Neuroprotection by urate on the mutant hSOD1-related cellular and Drosophila models of amyotrophic lateral sclerosis: Implication for GSH synthesis via activating Akt/GSK3β/Nrf2/GCLC pathways

Oxidative stress has been considered as a principal mechanism of motor neuron death in amyotrophic lateral sclerosis (ALS), a fatal neurodegenerative disease which could be caused by dominant mutations in an antioxidant enzyme superoxide dismutase-1 (SOD1).
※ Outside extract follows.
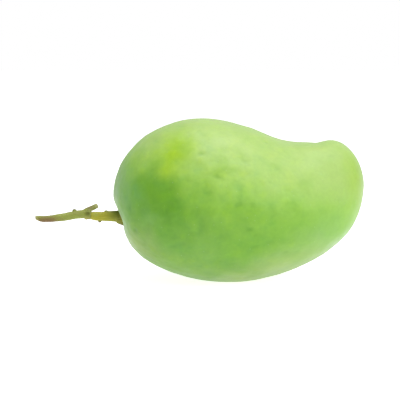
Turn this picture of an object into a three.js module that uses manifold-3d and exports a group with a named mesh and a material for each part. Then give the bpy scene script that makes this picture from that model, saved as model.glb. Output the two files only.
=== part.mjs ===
// A green mango, picked with its stalk and a short piece of the flower twig that it grew on.
//
// Millimetres, +Z up. The origin is the middle of the small flat spot that the fruit rests on.
// +X runs along the fruit, from the stalk end to the apex. The fruit lies on its rounded back
// edge, so its hollow side and its beak face up, and its two cheeks face -Y and +Y.
//
// Three pieces come apart on a bench: the fruit, its stalk, and the twig. The stalk ends in the
// shallow basin of the fruit, and its other end is jointed onto the swollen knuckle of the twig.

import * as THREE from "three";
import { mergeVertices } from "three/addons/utils/BufferGeometryUtils.js";
import Module from "manifold-3d";

const wasm = await Module();
wasm.setup();

// ---------------------------------------------------------------- driving dimensions

const FRUIT_LENGTH = 125; // from the stalk end to the apex
const FRUIT_HEIGHT = 81.5; // from the resting edge to the top of the shoulder
const FRUIT_THICKNESS = 74; // from cheek to cheek, halfway along
const REST_AT = 0.478; // where the fruit rests, as a share of its length from the stalk end
const REST_CUT = 0.65; // how much of the rounded back edge the flat spot takes off

const BASIN_DEPTH = 0.9; // the hollow around the stalk
const BASIN_RADIUS = 6.5;
const BASIN_TILT = 0.2; // how much the hollow's axis rises over its run into the fruit
const STALK_ROOT = 6; // how far the stalk's line is drawn into the fruit before it is cut off
const JOINT_GAP = 0.3; // clearance that neighbouring pieces keep

// ---------------------------------------------------------------- the fruit's shape

// The outline seen from the side, with the stalk end at 0 and the apex at 1 along the length,
// and the resting edge at 0 and the shoulder at 1 up the height.
const STALK_POLE = [0.012, 0.4];
const HOLLOW_SIDE = [
  [0.0, 0.58],
  [0.037, 0.74],
  [0.147, 0.91],
  [0.335, 1.0],
  [0.53, 0.951],
  [0.68, 0.863],
  [0.8, 0.852],
  [0.884, 0.865],
  [0.955, 0.785],
];
const APEX_POLE = [1.0, 0.6];
const BACK_EDGE = [
  [0.965, 0.365],
  [0.845, 0.174],
  [0.665, 0.044],
  [REST_AT, -REST_CUT / FRUIT_HEIGHT],
  [0.26, 0.037],
  [0.1, 0.165],
];

// How the cheeks swell from pole to pole. A plain ball would have 0 for all three.
const CHEEK_FULLNESS = 0.2; // how much fuller than a ball the cheeks are towards both poles
const THICK_AT_STALK = 0.12; // how much thicker the stalk half is than the apex half
const NARROW_ABOVE = 0.07; // how much narrower the hollow side is than the back

const FRUIT_SIDES = 56; // facets around the fruit
const FRUIT_RINGS = 40; // facets from pole to pole
const OUTLINE_STEPS = 60; // samples of the outline for each of its points

// ---------------------------------------------------------------- the stalk and the twig

// Each point is x, y, z and the radius there.
const STALK_LINE = [
  [-57.0, 0.0, 32.4, 3.4],
  [-59.2, 0.0, 32.4, 2.8],
  [-62.0, 0.1, 32.4, 2.45],
  [-65.5, 0.2, 32.2, 2.25],
  [-68.8, 0.1, 32.5, 2.15],
  [-71.8, 0.0, 33.1, 2.1],
];

// The twig rises from its torn end to the knuckle, and turns up there into a broken stub.
const TWIG_LINE = [
  [-98.2, -3.2, 31.4, 1.1],
  [-95.0, -2.9, 31.2, 1.4],
  [-90.5, -2.3, 31.4, 1.6],
  [-85.0, -1.5, 32.1, 1.8],
  [-79.0, -0.7, 33.3, 2.0],
  [-75.2, -0.2, 33.5, 2.0],
  [-72.6, 0.1, 34.3, 2.0],
  [-70.4, 0.5, 36.1, 1.45],
  [-67.5, 1.1, 37.6, 1.3],
];

// Scars of fallen scales: a point on the surface, and the radius of the little nub.
const STALK_NUBS = [
  [-66.9, 0.0, 30.0, 0.6],
  [-63.3, 0.2, 34.8, 0.6],
];
const TWIG_NUBS = [
  [-79.4, -0.7, 35.4, 0.6],
  [-73.4, -0.3, 32.0, 0.7],
];

const STEM_SIDES = 14; // facets around a stem
const STEM_STEPS = 3; // facets along it for each of its points
const NUB_SIDES = 10;
const NUB_RINGS = 8;

// ---------------------------------------------------------------- geometry and solids

const WELD = 1e-4; // vertices closer than this are one

// A closed geometry as a solid that can be joined and cut.
function solidOf(geometry) {
  const welded = geometry.clone();
  welded.deleteAttribute("normal");
  welded.deleteAttribute("uv");
  const closed = mergeVertices(welded, WELD);
  return new wasm.Manifold(
    new wasm.Mesh({
      numProp: 3,
      vertProperties: closed.attributes.position.array,
      triVerts: new Uint32Array(closed.index.array),
    }),
  );
}

// A solid as a geometry.
function geometryOf(solid) {
  const { numProp, numVert, vertProperties, triVerts } = solid.getMesh();
  const places = new Float32Array(numVert * 3);
  for (let i = 0; i < numVert; i++) {
    places.set(vertProperties.subarray(i * numProp, i * numProp + 3), i * 3);
  }
  const geometry = new THREE.BufferGeometry();
  geometry.setAttribute("position", new THREE.BufferAttribute(places, 3));
  geometry.setIndex(new THREE.BufferAttribute(triVerts, 1));
  geometry.computeVertexNormals();
  return geometry;
}

// Moves each vertex of a geometry to the place that put(vertex) gives it.
function moved(geometry, put) {
  const position = geometry.attributes.position;
  const vertex = new THREE.Vector3();
  for (let i = 0; i < position.count; i++) {
    vertex.fromBufferAttribute(position, i);
    position.setXYZ(i, ...put(vertex));
  }
  return geometry;
}

// A solid that is larger all round by the joint gap, to cut a neighbour with.
function cutterFor(solid) {
  const geometry = geometryOf(solid);
  const { position, normal } = geometry.attributes;
  for (let i = 0; i < position.count; i++) {
    position.setXYZ(
      i,
      position.getX(i) + JOINT_GAP * normal.getX(i),
      position.getY(i) + JOINT_GAP * normal.getY(i),
      position.getZ(i) + JOINT_GAP * normal.getZ(i),
    );
  }
  return solidOf(geometry);
}

// The largest body of a solid, without the slivers that a cut can leave beyond a joint.
function mainBody(solid) {
  return solid.decompose().sort((a, b) => b.volume() - a.volume())[0];
}

// ---------------------------------------------------------------- fruit

// The outline is one smooth closed line in the XZ plane. It starts at the stalk pole, and runs
// over the hollow side to the apex pole, and back along the edge that the fruit rests on.
const outlinePoints = [STALK_POLE, ...HOLLOW_SIDE, APEX_POLE, ...BACK_EDGE].map(
  ([along, up]) =>
    new THREE.Vector3((along - REST_AT) * FRUIT_LENGTH, 0, up * FRUIT_HEIGHT),
);
const outline = new THREE.CatmullRomCurve3(outlinePoints, true, "centripetal");
outline.arcLengthDivisions = outlinePoints.length * OUTLINE_STEPS;

const apexStep = (1 + HOLLOW_SIDE.length) * OUTLINE_STEPS;
const apexShare = outline.getLengths()[apexStep] / outline.getLength();
const stalkPole = outline.getPointAt(0);
const inward = new THREE.Vector3(1, 0, BASIN_TILT).normalize();

// Half the thickness of the fruit, from 0 at one pole to 0 at the other.
function cheek(share) {
  const ball = Math.sin(Math.PI * share);
  const fuller = (1 - CHEEK_FULLNESS * ball * ball) / (1 - CHEEK_FULLNESS);
  const tapered = 1 + THICK_AT_STALK * Math.cos(Math.PI * share);
  return (FRUIT_THICKNESS / 2) * ball * fuller * tapered;
}

// A point of the skin. share runs from 0 at the stalk pole to 1 at the apex pole. up and side are
// the cosine and sine of the angle around the fruit, from the hollow side.
function skinPoint(share, up, side) {
  const above = outline.getPointAt(share * apexShare);
  const below = outline.getPointAt(1 - share * (1 - apexShare));
  const middle = above.clone().add(below).multiplyScalar(0.5);
  const rise = above.clone().sub(middle);
  const skin = middle.addScaledVector(rise, up);
  skin.y = cheek(share) * (1 - NARROW_ABOVE * up) * side;
  const away = skin.distanceTo(stalkPole) / BASIN_RADIUS;
  return skin.addScaledVector(inward, BASIN_DEPTH * Math.exp(-away * away));
}

// A ball whose poles become the stalk end and the apex, cut flat where the fruit rests.
function fruitSolid() {
  const ball = new THREE.SphereGeometry(1, FRUIT_SIDES, FRUIT_RINGS);
  moved(ball, ({ x, y, z }) => {
    const share = Math.acos(THREE.MathUtils.clamp(y, -1, 1)) / Math.PI;
    const around = Math.hypot(x, z);
    const atPole = around < WELD;
    return atPole
      ? skinPoint(Math.round(share), 0, 0)
      : skinPoint(share, x / around, -z / around);
  });
  const ground = new THREE.BoxGeometry(2 * FRUIT_LENGTH, 2 * FRUIT_LENGTH, FRUIT_HEIGHT);
  ground.translate(0, 0, -FRUIT_HEIGHT / 2);
  return solidOf(ball).subtract(solidOf(ground));
}

// ---------------------------------------------------------------- stalk and twig

// A round stem through [x, y, z, radius] points.
function stemSolid(points) {
  const line = new THREE.CatmullRomCurve3(
    points.map(([x, y, z]) => new THREE.Vector3(x, y, z)),
  );
  const girth = new THREE.CatmullRomCurve3(
    points.map(([, , , radius]) => new THREE.Vector3(radius, 0, 0)),
    false,
    "catmullrom",
  );
  const steps = (points.length - 1) * STEM_STEPS;
  const rod = new THREE.CylinderGeometry(1, 1, 1, STEM_SIDES, steps);
  const sideways = new THREE.Vector3(0, 1, 0);
  moved(rod, ({ x, y, z }) => {
    const share = THREE.MathUtils.clamp(y + 0.5, 0, 1);
    const along = line.getTangent(share);
    const first = sideways.clone().cross(along).normalize();
    const second = first.clone().cross(along);
    const radius = girth.getPoint(share).x;
    return line
      .getPoint(share)
      .addScaledVector(first, radius * x)
      .addScaledVector(second, radius * z);
  });
  return solidOf(rod);
}

function nubSolid([x, y, z, radius]) {
  const nub = new THREE.SphereGeometry(radius, NUB_SIDES, NUB_RINGS);
  nub.translate(x, y, z);
  return solidOf(nub);
}

function withNubs(stem, nubs) {
  return nubs.reduce((solid, nub) => solid.add(nubSolid(nub)), stem);
}

// The stalk starts inside the fruit, and is cut back to the basin at one end and to the twig's
// knuckle at the other.
function stalkSolid(fruit, twig) {
  const [x, y, z, radius] = STALK_LINE[0];
  const whole = withNubs(stemSolid([[x + STALK_ROOT, y, z, radius], ...STALK_LINE]), STALK_NUBS);
  return mainBody(whole.subtract(cutterFor(fruit)).subtract(cutterFor(twig)));
}

// ---------------------------------------------------------------- assembly

function piece(name, solid, color, roughness) {
  const material = new THREE.MeshStandardMaterial({ color, roughness, metalness: 0 });
  const mesh = new THREE.Mesh(geometryOf(solid), material);
  mesh.name = name;
  return mesh;
}

const fruit = fruitSolid();
const twig = withNubs(stemSolid(TWIG_LINE), TWIG_NUBS);
const stalk = stalkSolid(fruit, twig);

const mango = new THREE.Group();
mango.add(
  piece("fruit", fruit, 0x9ccb62, 0.5),
  piece("stalk", stalk, 0x9a9a2e, 0.7),
  piece("twig", twig, 0x93a04a, 0.8),
);

export default mango;
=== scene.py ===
# %% [markdown]
# # A green mango with its stalk
# The fruit lies on its rounded back edge. Its stalk and a short piece of flower twig are still on
# it. The CAD model is the fixed frame: it says how long, how high and how thick the fruit is, and
# where the stalk grows out of it. This file keeps those sizes and makes the looks.

# %% Load the frame
import math

import bmesh
import bpy
from mathutils import Matrix, Vector, noise


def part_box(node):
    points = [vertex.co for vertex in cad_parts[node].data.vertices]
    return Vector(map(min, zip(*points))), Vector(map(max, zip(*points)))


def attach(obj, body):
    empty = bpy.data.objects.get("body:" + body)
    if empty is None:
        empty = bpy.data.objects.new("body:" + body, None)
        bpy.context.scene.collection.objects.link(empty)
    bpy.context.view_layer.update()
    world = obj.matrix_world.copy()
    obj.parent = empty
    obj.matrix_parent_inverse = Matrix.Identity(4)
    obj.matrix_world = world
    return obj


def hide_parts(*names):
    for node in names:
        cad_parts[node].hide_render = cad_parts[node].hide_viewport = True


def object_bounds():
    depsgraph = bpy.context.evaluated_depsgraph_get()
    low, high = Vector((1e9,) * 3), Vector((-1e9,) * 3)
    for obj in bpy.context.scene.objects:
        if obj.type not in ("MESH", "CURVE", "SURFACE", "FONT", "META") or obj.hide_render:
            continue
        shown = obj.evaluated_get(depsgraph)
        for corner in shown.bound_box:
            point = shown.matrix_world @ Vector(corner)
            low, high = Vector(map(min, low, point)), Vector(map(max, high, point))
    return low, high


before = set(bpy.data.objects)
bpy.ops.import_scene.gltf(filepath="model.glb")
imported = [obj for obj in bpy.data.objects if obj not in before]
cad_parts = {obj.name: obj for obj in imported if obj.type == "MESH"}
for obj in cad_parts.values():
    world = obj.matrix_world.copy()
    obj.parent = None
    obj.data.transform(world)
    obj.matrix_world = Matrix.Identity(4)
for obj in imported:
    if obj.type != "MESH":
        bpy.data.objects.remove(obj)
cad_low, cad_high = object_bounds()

MM = 0.001  # one millimetre, in metres
middle = (cad_low + cad_high) / 2
print("CAD box, mm:", [round(side / MM, 1) for side in cad_high - cad_low])

# %% [markdown]
# ## Camera
# A long lens from nearly level with the fruit keeps its outline true, as in a product shot. It
# could be an orthographic camera, but a little perspective makes the cheek look round. The
# picture is 200 mm wide where the fruit stands, so the distance follows from the lens.

# %% Camera
LENS = 120  # mm
SENSOR = 36  # mm
PICTURE_WIDTH = 200 * MM  # at the fruit
CAMERA_LIFT = math.radians(7)  # how far the camera looks down
AIM_DROP = 0.2 * MM  # how far below the middle of the box the camera aims

camera = bpy.data.objects.new("camera", bpy.data.cameras.new("camera"))
camera.data.lens = LENS
camera.data.sensor_width = SENSOR
distance = PICTURE_WIDTH * LENS / SENSOR
away = Vector((0, -math.cos(CAMERA_LIFT), math.sin(CAMERA_LIFT)))
camera.location = Vector((middle.x, 0, middle.z - AIM_DROP)) + away * distance
camera.rotation_euler = (-away).to_track_quat("-Z", "Y").to_euler()
camera.data.clip_start = 10 * MM
camera.data.clip_end = 100
bpy.context.scene.collection.objects.link(camera)
bpy.context.scene.camera = camera
print("camera distance, mm:", round(distance / MM))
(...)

The aim of the present study was to investigate the potential neuroprotective effects and mechanisms of urate, an important endogenous antioxidant and a biomarker of favorable ALS progression rates, in the mutant human SOD1-related cellular and Drosophila models of ALS. Our results showed that urate treatment provided neuroprotective effects as confirmed by enhanced survival, attenuated motor impairments, reduced oxidative damage and increased antioxidant defense in hSOD1-G85R-expressing Drosophila models of ALS. In vitro studies, we demonstrated that urate protected motor neurons (NSC-34 cells) against hSOD1-G93A-induced cell damage and apoptosis by decreasing reactive oxygen specials (ROS) production and oxidative damage. Moreover, urate markedly increased the expression and activation of nuclear factor erythroid 2-related factor 2 (Nrf2), stimulated Nrf2-targeted antioxidant gene glutathione cysteine ligase catalytic subunit (GCLC) expression and glutathione (GSH) synthesis by upregulating Akt/GSK3β pathway. Furthermore, the inhibition of Akt pathway with LY294002 abolished urate-mediated elevation of GSH synthesis and neuroprotective effects both in vivo and in vitro. Overall, these results suggested that, in addition to its direct scavenging of ROS, urate markedly enhanced GSH expression by activating Akt/GSK3β/Nrf2/GCLC pathway, and thus offering neuroprotective effects on motor neurons against oxidative stress.